China Plans RMB Stablecoin to Challenge Dollar Dominance

China’s policymakers are set to approve an RMB-backed stablecoin, marking a strategic shift from the 2021 crypto ban. The State Council will review a detailed roadmap in late August and convene senior leaders to define regulatory guardrails for commercial issuance of the RMB-backed stablecoin. Pilot hubs in Hong Kong and Shanghai will test the new coin, aimed at boosting yuan internationalization and offering low-cost, instant cross-border payments under the Belt and Road Initiative. Issuance will be limited to select state-linked institutions, subject to strict redemption controls and reporting requirements. The move directly challenges US dollar stablecoins, which account for 98% of the $288bn market, despite the yuan’s 2.9% share of global payments.

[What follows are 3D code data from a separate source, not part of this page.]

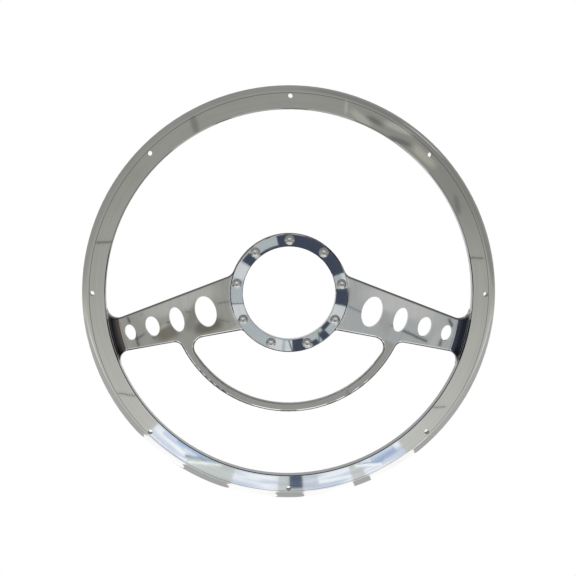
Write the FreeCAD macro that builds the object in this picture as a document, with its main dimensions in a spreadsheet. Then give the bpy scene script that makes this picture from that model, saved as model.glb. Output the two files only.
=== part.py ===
import FreeCAD, Part
import math
import os
import Sketcher

# A steering wheel for a motor boat, cut from one aluminium plate.
# It stands upright: X to the right, Z up, and its axis lies along Y.
# The face that the helmsman sees looks towards -Y.
# The origin is on the axis, in the plane of the hub's back face.

doc = FreeCAD.newDocument("steering_wheel")
sheet = doc.addObject("Spreadsheet::Sheet", "Dims")

sizes = [
    ("wheel_diameter", 393.7),
    ("rim_width", 22.4),
    ("rim_thickness", 12.7),
    ("rim_nose_width", 7.25),
    ("rim_shoulder_depth", 0.5),
    ("rim_edge_break", 0.8),
    ("grip_hole_inset", 9.9),
    ("grip_hole_diameter", 4.5),
    ("grip_hole_count", 8),
    ("dish_depth", 12.0),
    ("ramp_radius", 9.0),
    ("ramp_land", 0.5),
    ("spoke_thickness", 8.0),
    ("spoke_droop", 15.67),
    ("spoke_line_height", 4.15),
    ("spoke_root_inset", 7.15),
    ("spoke_root_width", 53.8),
    ("spoke_end_inset", 9.45),
    ("spoke_end_width", 32.4),
    ("front_edge_round", 2.0),
    ("back_edge_round", 1.0),
    ("corner_at_hub_top", 10.0),
    ("corner_at_hub_bottom", 4.0),
    ("corner_at_rim_top", 10.0),
    ("corner_at_rim_bottom", 9.0),
    ("corner_inside_bar", 10.0),
    ("corner_outside_bar", 8.0),
    ("oval_one_place", 0.219),
    ("oval_one_length", 30.0),
    ("oval_one_width", 20.0),
    ("oval_two_place", 0.463),
    ("oval_two_length", 24.2),
    ("oval_two_width", 13.5),
    ("oval_three_place", 0.669),
    ("oval_three_length", 19.4),
    ("oval_three_width", 13.1),
    ("oval_four_place", 0.855),
    ("oval_four_length", 15.4),
    ("oval_four_width", 10.1),
    ("bar_outer_diameter", 229.6),
    ("bar_width", 8.2),
    ("bar_end_drop", 30.0),
    ("screw_circle", 101.6),
    ("screw_count", 9),
    ("hub_margin", 6.35),
    ("bore_margin", 6.35),
    ("bore_edge_break", 0.5),
    ("ring_margin", 5.8),
    ("ring_thickness", 3.0),
    ("ring_edge_break", 0.8),
    ("thread_diameter", 5.0),
    ("shank_diameter", 4.5),
    ("screw_length", 20.0),
    ("screw_tip_break", 0.6),
    ("screw_hole_clearance", 0.25),
    ("head_diameter", 9.5),
    ("head_height", 2.75),
    ("head_rim_height", 0.3),
    ("head_flat_diameter", 4.4),
    ("key_across_flats", 3.0),
    ("key_depth", 1.6),
]
value = {}
for row, (alias, number) in enumerate(sizes, start=1):
    sheet.set("A%d" % row, alias)
    sheet.set("B%d" % row, str(number))
    sheet.setAlias("B%d" % row, alias)
    value[alias] = number
doc.recompute()


def new_body(name):
    body = doc.addObject("PartDesign::Body", name)
    body.Label = name
    return body


def base_plane(body, role):
    return [item for item in body.Origin.OriginFeatures if item.Role == role][0]


def new_sketch(body, name, role):
    sketch = body.newObject("Sketcher::SketchObject", name)
    sketch.AttachmentSupport = [(base_plane(body, role), "")]
    sketch.MapMode = "FlatFace"
    return sketch


def drive(sketch, kind, where, expression, start):
    index = sketch.addConstraint(Sketcher.Constraint(kind, *where, start))
    sketch.setExpression("Constraints[%d]" % index, expression)


def number_of(expression):
    names = {name: FreeCAD.Units.Quantity(sheet.get(name)).Value for name in value}
    plain = expression.replace("Dims.", "")
    for name in sorted(names, key=len, reverse=True):
        plain = plain.replace(name, repr(names[name]))
    return FreeCAD.Units.Quantity(plain).Value


def outline(sketch, corners, arcs=()):
    # A closed outline whose every corner is placed from the sheet.
    # arcs: the side after corner i is an arc about (centre x, centre y), turning the given way.
    bends = {item[0]: item[1:] for item in arcs}
    points = [FreeCAD.Vector(number_of(x), number_of(y), 0) for x, y in corners]
    count = len(points)
    for i in range(count):
        a = points[i]
        b = points[(i + 1) % count]
        if i in bends:
            centre = FreeCAD.Vector(number_of(bends[i][0]), number_of(bends[i][1]), 0)
            radius = (a - centre).Length
            first = math.atan2(a.y - centre.y, a.x - centre.x)
            last = math.atan2(b.y - centre.y, b.x - centre.x)
            circle = Part.Circle(centre, FreeCAD.Vector(0, 0, 1), radius)
            if bends[i][2] == "ccw":
                sketch.addGeometry(Part.ArcOfCircle(circle, first, last), False)
            else:
                sketch.addGeometry(Part.ArcOfCircle(circle, last, first), False)
        else:
            sketch.addGeometry(Part.LineSegment(a, b), False)

    def head(i):
        return (i, 2) if i in bends and bends[i][2] == "cw" else (i, 1)

    def tail(i):
        return (i, 1) if i in bends and bends[i][2] == "cw" else (i, 2)

    for i in range(count):
        after = (i + 1) % count
        sketch.addConstraint(Sketcher.Constraint("Coincident", *tail(i), *head(after)))
    for i in range(count):
        x, y = corners[i]
        drive(sketch, "DistanceX", (-1, 1) + head(i), x, points[i].x)
        drive(sketch, "DistanceY", (-1, 1) + head(i), y, points[i].y)
    for i in bends:
        if bends[i][3] == "on_axis":
            sketch.addConstraint(Sketcher.Constraint("PointOnObject", i, 3, -2))
        else:
            sketch.addConstraint(Sketcher.Constraint(bends[i][3], i, 3, *head(i)))


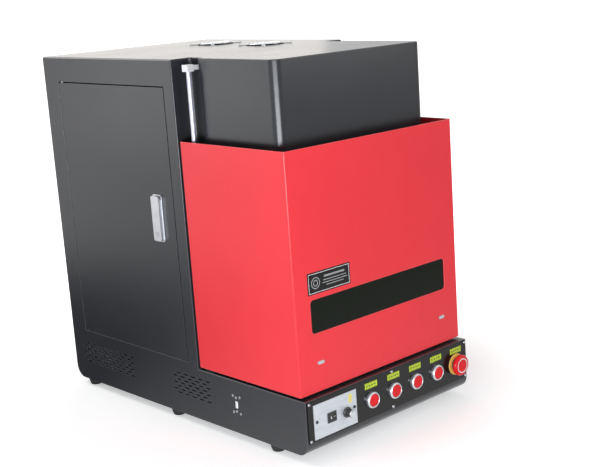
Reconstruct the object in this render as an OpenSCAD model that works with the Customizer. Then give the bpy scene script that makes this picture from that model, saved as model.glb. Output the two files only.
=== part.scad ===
// Desktop fibre laser marking machine in a closed sheet-metal housing.
// A full-width cabinet stands at the rear, a hood and a low base in front of it,
// and a U-shaped cover slides up two upright rods to open the work chamber.
// Origin: on the floor, under the middle of the housing.
// +X is to the right seen from the front, +Y to the rear, +Z up.  Millimetres.

/* [Housing] */
// Width across the two side walls
body_w = 420; // [410:2:450]
// Depth from the front wall to the rear wall
body_d = 710; // [700:2:760]
// Height of the housing above its feet
body_h = 666; // [656:2:720]
// Thickness of the housing sheet
sheet_t = 2; // [1.5:0.5:2.5]
// Height of the base from its underside to the work deck
base_h = 99; // [97:1:110]
// Depth of the base in front of the full-width rear cabinet
front_d = 289; // [280:1:300]
// Rounding of the base's lower front and rear edges
base_r = 24; // [16:1:26]
// Rounding along the long top edges
top_r = 4; // [3:0.5:8]
// Distance the hood's sides stand in from the side walls
hood_inset = 31; // [30:1:34]
// Depth of the hood in front of the cabinet
hood_d = 237; // [230:1:245]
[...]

Key risks include potential US sanctions, capital flight, and slow adoption if regulations limit interoperability. Japan’s upcoming yen stablecoin JPYC highlights growing East Asian stablecoin innovation.
Neutral
China’s controlled introduction of an RMB-backed stablecoin is unlikely to trigger immediate bullish trading for major cryptocurrencies. Strict issuance limits, risk controls, and pilot programs in Hong Kong and Shanghai suggest a cautious, state-centric rollout. In the short term, liquidity will be confined to select institutions, limiting market impact. However, the prospect of a regulated CNY stablecoin could gradually diversify the stablecoin landscape, offering traders new hedging tools and CNY trading pairs. Over the long term, greater yuan internationalization and blockchain-based cross-border payment solutions may enhance market depth. Yet, potential US sanctions, capital controls, and interoperability challenges imply a tempered outlook. Overall, the news is neutral, reflecting a balanced blend of innovation and restriction.